The next job was to set the camshaft lobe positions accurately in my lathe with a degree disc and dial test indicator. To do this I started with the centre portion of camshaft gripped in the chuck and trued up with the first lobe to its highest reading with the dial test indicator and
the degree disk set at zero degrees. Then I rotated the lathe spindle 120 degrees and holding the chuck still I twisted the second lobe to its highest reading on the dial test indicator. I repeated this process for each lobe, referencing its angular displacement relative to the fixed central lobe to prevent compound errors creeping in.
Once the whole camshaft was pressed together in the correct orientation I double-checked the position of each lobe against the degree disk, then checked the run out of the camshaft by placing it between centres on my lathe and using the dial test indicator the total run out along its length was around 0.05mm, so it was ready for welding.

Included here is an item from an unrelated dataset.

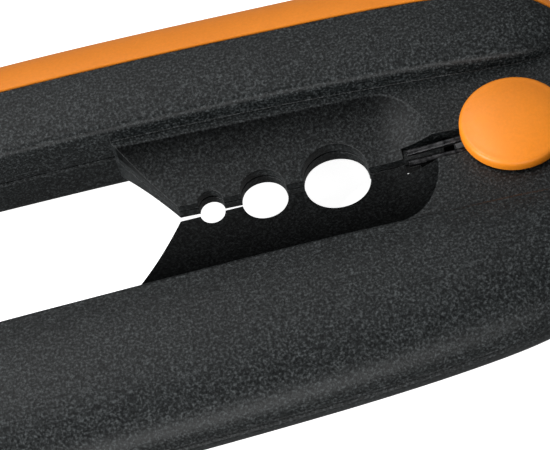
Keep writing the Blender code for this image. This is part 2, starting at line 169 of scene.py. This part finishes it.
def make_camera():
    """A long lens above the front of the stripper."""
    data = bpy.data.cameras.new("camera")
    data.lens = FOCAL
    data.sensor_width = 36
    data.clip_start = 0.01
    back = Vector((0, -math.cos(ELEVATION), math.sin(ELEVATION)))
    level_up = Vector((0, math.sin(ELEVATION), math.cos(ELEVATION)))
    right = Vector((math.cos(ROLL), 0, 0)) - level_up * math.sin(ROLL)
    up = Vector((math.sin(ROLL), 0, 0)) + level_up * math.cos(ROLL)
    camera = bpy.data.objects.new("camera", data)
    place = (TARGET + back * DISTANCE) * MM
    camera.matrix_world = Matrix.Translation(place) @ Matrix((right, up, back)).transposed().to_4x4()
    bpy.context.scene.collection.objects.link(camera)
    bpy.context.scene.camera = camera


# ---------------------------------------------------------------- materials


class Nodes:
    """A material's node tree, with short calls to add and join nodes."""

    def __init__(self, name):
        self.material = bpy.data.materials.new(name)
        self.material.use_nodes = True
        self.tree = self.material.node_tree
        self.shader = self.tree.nodes["Principled BSDF"]
        self.place = self.add("ShaderNodeTexCoord").outputs["Object"]

    def add(self, kind, **settings):
        node = self.tree.nodes.new(kind)
        for key, value in settings.items():
            setattr(node, key, value)
        return node

    def join(self, source, socket):
        """Feeds a socket from another one, or with a constant."""
        if isinstance(source, bpy.types.NodeSocket):
            self.tree.links.new(source, socket)
        else:
            socket.default_value = source

    def noise(self, scale, detail=3, roughness=0.5, stretch=None):
        node = self.add("ShaderNodeTexNoise")
        node.inputs["Scale"].default_value = scale
        node.inputs["Detail"].default_value = detail
        node.inputs["Roughness"].default_value = roughness
        place = self.place
        if stretch:
            mapping = self.add("ShaderNodeMapping")
            mapping.inputs["Scale"].default_value = stretch
            self.join(place, mapping.inputs["Vector"])
            place = mapping.outputs["Vector"]
        self.join(place, node.inputs["Vector"])
        return node.outputs["Fac"]

    def ramp(self, source, stops):
        """Colours or grey values by the source, as (position, value) stops."""
        node = self.add("ShaderNodeValToRGB")
        elements = node.color_ramp.elements
        while len(elements) < len(stops):
            elements.new(0.5)
        for element, (position, value) in zip(elements, stops):
            element.position = position
            element.color = value if isinstance(value, tuple) else (value, value, value, 1)
        self.join(source, node.inputs["Fac"])
        return node.outputs["Color"]

    def along(self, axis, low, high, stops):
        """A ramp by place along one axis, whose stops 0 and 1 are low and high millimetres."""
        split = self.add("ShaderNodeSeparateXYZ")
        self.join(self.place, split.inputs[0])
        share = self.add("ShaderNodeMapRange")
        share.inputs["From Min"].default_value = low * MM
        share.inputs["From Max"].default_value = high * MM
        self.join(split.outputs[axis], share.inputs["Value"])
        return self.ramp(share.outputs["Result"], stops)

    def mix(self, kind, amount, first, second):
        node = self.add("ShaderNodeMix", data_type="RGBA", blend_type=kind)
        sockets = [s for s in node.inputs if s.type == "RGBA"]
        self.join(amount, node.inputs[0])
        self.join(first, sockets[0])
        self.join(second, sockets[1])
        return next(s for s in node.outputs if s.type == "RGBA")

    def bump(self, height, strength, distance, after=None):
        node = self.add("ShaderNodeBump")
        node.inputs["Strength"].default_value = strength
        node.inputs["Distance"].default_value = distance
        self.join(height, node.inputs["Height"])
        if after:
            self.join(after, node.inputs["Normal"])
        return node.outputs["Normal"]

    def rounded(self, radius):
        node = self.add("ShaderNodeBevel", samples=4)
        node.inputs["Radius"].default_value = radius
        return node.outputs["Normal"]

    def edges(self, radius):
        """0 on flat ground, and more where the surface turns sharply within the radius."""
        turn = self.add("ShaderNodeVectorMath", operation="DOT_PRODUCT")
        self.join(self.rounded(radius), turn.inputs[0])
        self.join(self.add("ShaderNodeNewGeometry").outputs["Normal"], turn.inputs[1])
        away = self.add("ShaderNodeMath", operation="SUBTRACT")
        away.inputs[0].default_value = 1.0
        self.join(turn.outputs["Value"], away.inputs[1])
        return away.outputs["Value"]

    def put(self, name, value):
        self.join(value, self.shader.inputs[name])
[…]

When you weld metal the joint will shrink and pull tight as it cools, causing distortion, so it was important to tack weld in three positions around the joint first before welding all the way around the joint. I welded the camshaft while it was held between centres on my lathe, with the dial test indicator set up to measure the distortion in real time.
It was quite alarming how much the camshaft was moving out of true during the welding process, but as the weld cooled the camshaft returned true and straight. If distortion remained after cooling this could easily be corrected by doing a small weld at the high point, then as it cooled the error would diminish. This was a time-consuming and lengthy process, but I got there in the end with two camshafts finished and ready to trial fit into the cylinder head. I fitted the white metal camshaft bearings and positioned the new camshafts in place, then oiled the bearings and tightened the bearing caps. The camshafts rotated nicely, which was a relief. I then did a complete dry build of the top end with all valves in place, then very carefully turned the engine over two full turns. I was pleased it turned over smoothly and all seemed to be ok.